-- RECORDS FOR THE EXERCISE --
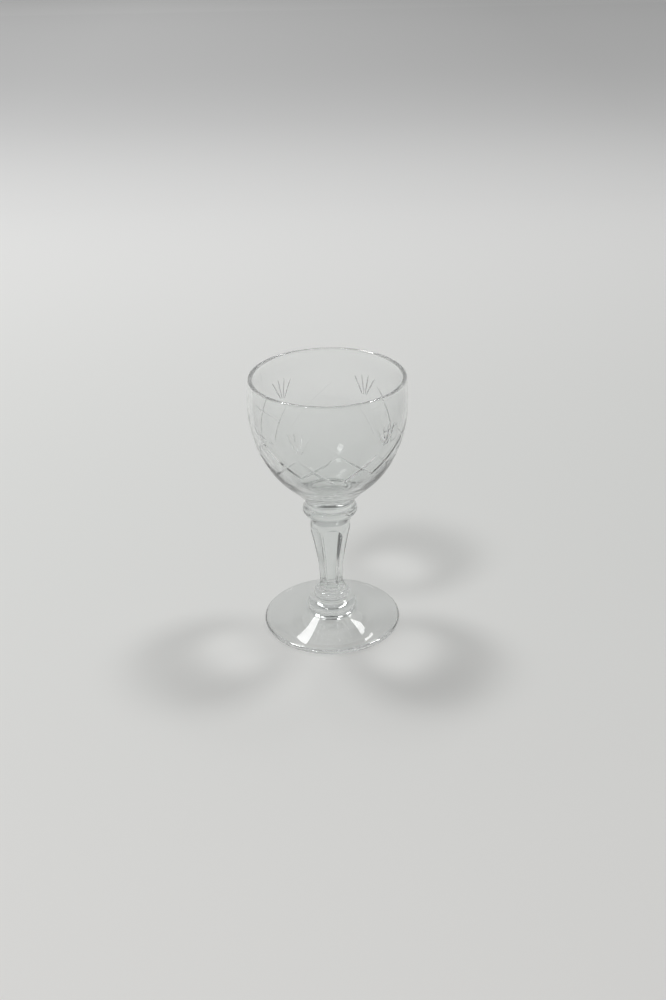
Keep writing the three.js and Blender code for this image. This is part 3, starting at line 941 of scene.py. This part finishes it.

---

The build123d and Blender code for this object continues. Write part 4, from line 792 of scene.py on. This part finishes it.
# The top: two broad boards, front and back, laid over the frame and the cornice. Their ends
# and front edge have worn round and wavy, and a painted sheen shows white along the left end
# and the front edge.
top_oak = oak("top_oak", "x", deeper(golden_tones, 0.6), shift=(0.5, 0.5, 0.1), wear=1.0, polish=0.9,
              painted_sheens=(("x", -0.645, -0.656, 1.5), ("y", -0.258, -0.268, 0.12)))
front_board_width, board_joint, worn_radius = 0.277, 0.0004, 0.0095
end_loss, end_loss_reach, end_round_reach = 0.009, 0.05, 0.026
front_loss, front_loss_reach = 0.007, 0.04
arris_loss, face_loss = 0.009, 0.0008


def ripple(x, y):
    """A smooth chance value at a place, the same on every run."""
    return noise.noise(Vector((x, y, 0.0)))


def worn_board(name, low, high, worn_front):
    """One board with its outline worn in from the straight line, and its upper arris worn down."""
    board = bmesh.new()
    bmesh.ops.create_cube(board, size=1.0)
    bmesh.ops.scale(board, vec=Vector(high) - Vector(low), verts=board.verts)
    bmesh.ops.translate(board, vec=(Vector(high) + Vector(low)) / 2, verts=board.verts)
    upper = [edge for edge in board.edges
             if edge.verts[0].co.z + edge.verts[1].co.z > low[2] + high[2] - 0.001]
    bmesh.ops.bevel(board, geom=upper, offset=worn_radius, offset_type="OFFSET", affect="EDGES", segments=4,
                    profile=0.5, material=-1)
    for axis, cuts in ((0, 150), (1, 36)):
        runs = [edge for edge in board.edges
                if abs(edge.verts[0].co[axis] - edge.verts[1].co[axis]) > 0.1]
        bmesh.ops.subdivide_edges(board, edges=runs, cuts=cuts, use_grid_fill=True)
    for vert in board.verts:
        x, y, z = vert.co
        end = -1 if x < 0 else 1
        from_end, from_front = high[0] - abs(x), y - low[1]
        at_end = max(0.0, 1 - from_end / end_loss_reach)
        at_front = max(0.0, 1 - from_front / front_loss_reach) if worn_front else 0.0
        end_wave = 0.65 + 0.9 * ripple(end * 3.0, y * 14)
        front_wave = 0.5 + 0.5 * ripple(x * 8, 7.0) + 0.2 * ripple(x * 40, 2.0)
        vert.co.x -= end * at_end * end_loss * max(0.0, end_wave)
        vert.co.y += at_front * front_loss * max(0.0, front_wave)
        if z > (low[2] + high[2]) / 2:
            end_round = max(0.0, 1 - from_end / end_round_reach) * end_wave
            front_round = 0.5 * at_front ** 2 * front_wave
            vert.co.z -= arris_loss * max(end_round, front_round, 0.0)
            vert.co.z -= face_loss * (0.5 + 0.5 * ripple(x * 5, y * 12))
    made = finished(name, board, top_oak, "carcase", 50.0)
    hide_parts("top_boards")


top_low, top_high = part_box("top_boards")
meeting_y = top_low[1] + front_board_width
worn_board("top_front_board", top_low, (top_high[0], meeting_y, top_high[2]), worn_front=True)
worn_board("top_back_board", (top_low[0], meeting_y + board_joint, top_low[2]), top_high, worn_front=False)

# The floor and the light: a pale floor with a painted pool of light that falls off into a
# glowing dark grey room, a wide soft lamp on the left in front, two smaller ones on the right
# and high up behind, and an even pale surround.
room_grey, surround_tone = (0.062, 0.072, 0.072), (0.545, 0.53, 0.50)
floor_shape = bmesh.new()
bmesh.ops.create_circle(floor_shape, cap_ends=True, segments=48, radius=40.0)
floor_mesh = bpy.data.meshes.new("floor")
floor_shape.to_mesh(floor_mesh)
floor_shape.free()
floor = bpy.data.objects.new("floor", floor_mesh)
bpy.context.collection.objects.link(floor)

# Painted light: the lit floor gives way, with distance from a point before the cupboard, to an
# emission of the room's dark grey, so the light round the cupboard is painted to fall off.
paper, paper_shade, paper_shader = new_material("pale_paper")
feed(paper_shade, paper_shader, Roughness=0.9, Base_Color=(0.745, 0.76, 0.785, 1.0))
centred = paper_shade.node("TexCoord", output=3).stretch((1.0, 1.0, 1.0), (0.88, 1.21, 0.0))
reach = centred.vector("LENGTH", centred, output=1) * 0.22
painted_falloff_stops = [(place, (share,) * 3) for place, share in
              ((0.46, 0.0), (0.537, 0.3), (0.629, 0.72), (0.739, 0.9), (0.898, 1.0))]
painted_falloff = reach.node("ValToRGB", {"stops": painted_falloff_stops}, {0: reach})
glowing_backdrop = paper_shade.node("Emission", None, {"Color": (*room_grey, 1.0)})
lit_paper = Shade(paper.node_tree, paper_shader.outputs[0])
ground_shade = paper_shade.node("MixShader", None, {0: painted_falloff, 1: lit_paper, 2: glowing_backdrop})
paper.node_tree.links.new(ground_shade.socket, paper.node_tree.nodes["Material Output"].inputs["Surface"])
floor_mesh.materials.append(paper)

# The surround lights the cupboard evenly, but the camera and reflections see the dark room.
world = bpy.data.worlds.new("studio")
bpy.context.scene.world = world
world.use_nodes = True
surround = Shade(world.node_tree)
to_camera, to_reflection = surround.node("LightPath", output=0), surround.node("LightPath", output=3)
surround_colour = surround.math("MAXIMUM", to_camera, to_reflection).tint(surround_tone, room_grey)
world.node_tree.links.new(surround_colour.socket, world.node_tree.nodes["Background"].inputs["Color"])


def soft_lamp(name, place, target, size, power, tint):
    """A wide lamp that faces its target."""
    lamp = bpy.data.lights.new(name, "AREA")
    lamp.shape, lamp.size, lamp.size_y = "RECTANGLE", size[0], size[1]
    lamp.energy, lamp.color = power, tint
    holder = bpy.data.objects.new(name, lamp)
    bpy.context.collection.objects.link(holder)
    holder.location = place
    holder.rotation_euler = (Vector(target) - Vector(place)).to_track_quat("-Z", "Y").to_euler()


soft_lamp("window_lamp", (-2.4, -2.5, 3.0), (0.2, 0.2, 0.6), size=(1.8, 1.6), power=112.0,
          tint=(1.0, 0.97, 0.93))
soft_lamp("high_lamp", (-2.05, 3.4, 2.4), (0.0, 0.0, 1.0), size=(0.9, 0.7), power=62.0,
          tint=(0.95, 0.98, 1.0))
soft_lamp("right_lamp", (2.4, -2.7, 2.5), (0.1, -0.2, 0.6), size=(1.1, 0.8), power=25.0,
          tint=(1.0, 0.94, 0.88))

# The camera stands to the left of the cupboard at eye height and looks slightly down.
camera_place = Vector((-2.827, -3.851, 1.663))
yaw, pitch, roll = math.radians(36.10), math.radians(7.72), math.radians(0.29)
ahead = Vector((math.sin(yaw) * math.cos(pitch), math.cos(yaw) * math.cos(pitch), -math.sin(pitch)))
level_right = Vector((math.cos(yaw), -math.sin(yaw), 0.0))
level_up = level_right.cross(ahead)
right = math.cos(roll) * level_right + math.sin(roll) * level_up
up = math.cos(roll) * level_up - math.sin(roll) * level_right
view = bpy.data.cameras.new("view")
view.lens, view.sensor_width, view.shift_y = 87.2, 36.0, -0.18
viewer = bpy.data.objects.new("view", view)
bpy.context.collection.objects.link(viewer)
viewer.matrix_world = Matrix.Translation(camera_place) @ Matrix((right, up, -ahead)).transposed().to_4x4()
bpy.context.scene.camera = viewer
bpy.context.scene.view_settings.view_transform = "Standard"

...

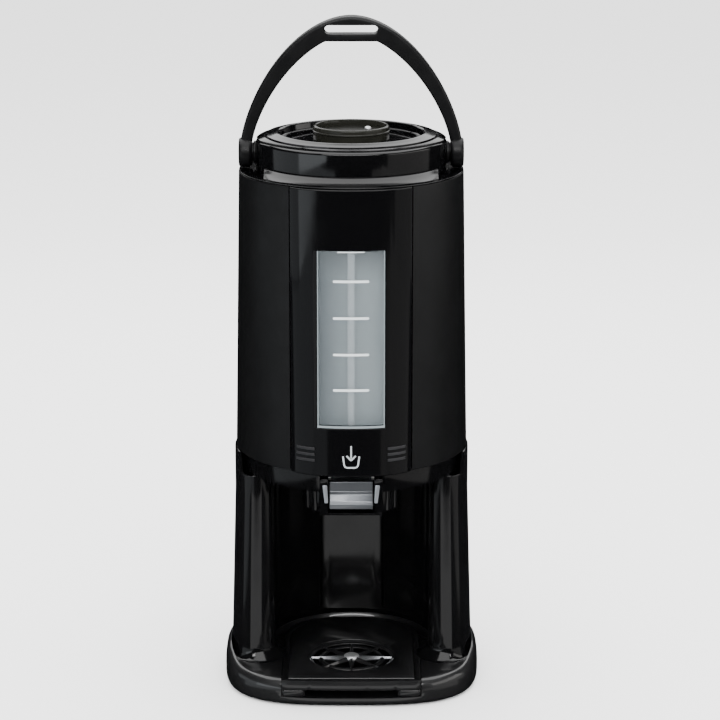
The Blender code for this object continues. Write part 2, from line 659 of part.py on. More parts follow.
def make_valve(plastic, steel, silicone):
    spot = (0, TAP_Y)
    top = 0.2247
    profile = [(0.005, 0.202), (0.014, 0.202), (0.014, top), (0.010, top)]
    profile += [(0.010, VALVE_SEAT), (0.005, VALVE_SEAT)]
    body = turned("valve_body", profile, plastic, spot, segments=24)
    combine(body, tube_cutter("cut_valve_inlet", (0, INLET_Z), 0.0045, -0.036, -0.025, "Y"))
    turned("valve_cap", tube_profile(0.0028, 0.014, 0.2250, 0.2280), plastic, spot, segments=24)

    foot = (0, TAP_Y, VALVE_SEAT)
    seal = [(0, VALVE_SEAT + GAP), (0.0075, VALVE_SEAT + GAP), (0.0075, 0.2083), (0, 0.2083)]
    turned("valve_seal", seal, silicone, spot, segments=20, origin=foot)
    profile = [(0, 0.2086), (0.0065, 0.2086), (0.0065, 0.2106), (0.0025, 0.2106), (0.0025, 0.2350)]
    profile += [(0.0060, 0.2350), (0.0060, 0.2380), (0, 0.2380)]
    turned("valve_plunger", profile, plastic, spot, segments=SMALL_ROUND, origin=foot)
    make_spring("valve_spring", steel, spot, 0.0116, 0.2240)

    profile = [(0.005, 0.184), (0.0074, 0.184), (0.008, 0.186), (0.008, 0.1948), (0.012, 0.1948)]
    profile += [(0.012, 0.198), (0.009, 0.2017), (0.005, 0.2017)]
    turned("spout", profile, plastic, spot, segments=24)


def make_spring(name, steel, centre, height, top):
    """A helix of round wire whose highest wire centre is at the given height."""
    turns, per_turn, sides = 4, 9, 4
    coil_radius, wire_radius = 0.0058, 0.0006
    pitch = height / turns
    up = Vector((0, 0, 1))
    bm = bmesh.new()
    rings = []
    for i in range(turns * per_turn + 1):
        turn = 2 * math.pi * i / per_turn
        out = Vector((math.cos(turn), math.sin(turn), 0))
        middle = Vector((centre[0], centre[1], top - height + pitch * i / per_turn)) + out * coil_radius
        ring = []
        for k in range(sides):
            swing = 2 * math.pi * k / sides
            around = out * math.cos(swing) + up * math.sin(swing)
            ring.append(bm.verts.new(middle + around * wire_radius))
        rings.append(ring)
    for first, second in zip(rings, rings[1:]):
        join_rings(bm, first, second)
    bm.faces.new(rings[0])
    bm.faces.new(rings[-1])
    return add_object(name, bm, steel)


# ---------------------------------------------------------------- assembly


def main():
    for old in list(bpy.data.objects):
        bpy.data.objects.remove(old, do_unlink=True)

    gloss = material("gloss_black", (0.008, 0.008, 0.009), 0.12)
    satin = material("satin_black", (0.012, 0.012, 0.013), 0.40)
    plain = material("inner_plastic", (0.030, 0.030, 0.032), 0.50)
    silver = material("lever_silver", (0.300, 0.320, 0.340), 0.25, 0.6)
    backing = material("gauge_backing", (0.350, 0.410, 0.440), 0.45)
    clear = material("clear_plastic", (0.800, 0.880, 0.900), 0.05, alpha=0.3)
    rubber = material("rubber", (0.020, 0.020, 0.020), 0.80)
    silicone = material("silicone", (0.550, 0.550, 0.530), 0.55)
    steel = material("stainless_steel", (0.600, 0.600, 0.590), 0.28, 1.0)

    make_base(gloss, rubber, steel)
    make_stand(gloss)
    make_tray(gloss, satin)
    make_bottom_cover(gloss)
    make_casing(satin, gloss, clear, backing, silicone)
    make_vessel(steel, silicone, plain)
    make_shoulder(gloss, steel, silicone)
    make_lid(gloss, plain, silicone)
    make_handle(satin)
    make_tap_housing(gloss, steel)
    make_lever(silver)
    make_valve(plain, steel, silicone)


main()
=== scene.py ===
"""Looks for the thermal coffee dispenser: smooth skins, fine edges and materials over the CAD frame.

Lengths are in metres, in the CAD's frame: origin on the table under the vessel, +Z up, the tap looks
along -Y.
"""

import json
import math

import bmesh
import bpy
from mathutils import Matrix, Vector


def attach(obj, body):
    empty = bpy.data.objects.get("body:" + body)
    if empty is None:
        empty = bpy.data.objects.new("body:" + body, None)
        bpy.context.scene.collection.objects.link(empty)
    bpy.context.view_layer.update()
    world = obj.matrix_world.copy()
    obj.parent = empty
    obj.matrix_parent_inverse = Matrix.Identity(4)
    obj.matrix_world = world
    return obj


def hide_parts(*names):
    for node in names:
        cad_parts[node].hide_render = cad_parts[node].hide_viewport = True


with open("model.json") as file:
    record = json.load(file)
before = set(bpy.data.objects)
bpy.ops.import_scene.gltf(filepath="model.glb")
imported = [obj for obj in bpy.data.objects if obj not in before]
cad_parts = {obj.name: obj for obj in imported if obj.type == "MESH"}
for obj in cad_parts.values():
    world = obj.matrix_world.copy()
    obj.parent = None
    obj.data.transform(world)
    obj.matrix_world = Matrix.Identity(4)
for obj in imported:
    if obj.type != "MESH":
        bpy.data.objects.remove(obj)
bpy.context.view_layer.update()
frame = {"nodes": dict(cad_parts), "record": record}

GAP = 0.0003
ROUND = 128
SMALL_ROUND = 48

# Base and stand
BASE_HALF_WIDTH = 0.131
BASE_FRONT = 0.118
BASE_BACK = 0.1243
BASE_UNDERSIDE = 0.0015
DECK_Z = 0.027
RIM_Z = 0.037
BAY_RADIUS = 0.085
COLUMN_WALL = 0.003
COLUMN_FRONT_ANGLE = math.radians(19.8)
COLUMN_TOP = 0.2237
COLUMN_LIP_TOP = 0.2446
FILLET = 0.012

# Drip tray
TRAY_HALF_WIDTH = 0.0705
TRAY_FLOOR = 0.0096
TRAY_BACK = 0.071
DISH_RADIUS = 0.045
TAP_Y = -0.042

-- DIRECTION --
Start with the line that contains "make_base(gloss, rubber, steel)" and end with the line that contains "if empty is"; give those lines again exactly, and no others.

-- RESPONSE TO THIS EXERCISE --
    make_base(gloss, rubber, steel)
    make_stand(gloss)
    make_tray(gloss, satin)
    make_bottom_cover(gloss)
    make_casing(satin, gloss, clear, backing, silicone)
    make_vessel(steel, silicone, plain)
    make_shoulder(gloss, steel, silicone)
    make_lid(gloss, plain, silicone)
    make_handle(satin)
    make_tap_housing(gloss, steel)
    make_lever(silver)
    make_valve(plain, steel, silicone)


main()
=== scene.py ===
"""Looks for the thermal coffee dispenser: smooth skins, fine edges and materials over the CAD frame.

Lengths are in metres, in the CAD's frame: origin on the table under the vessel, +Z up, the tap looks
along -Y.
"""

import json
import math

import bmesh
import bpy
from mathutils import Matrix, Vector


def attach(obj, body):
    empty = bpy.data.objects.get("body:" + body)
    if empty is None:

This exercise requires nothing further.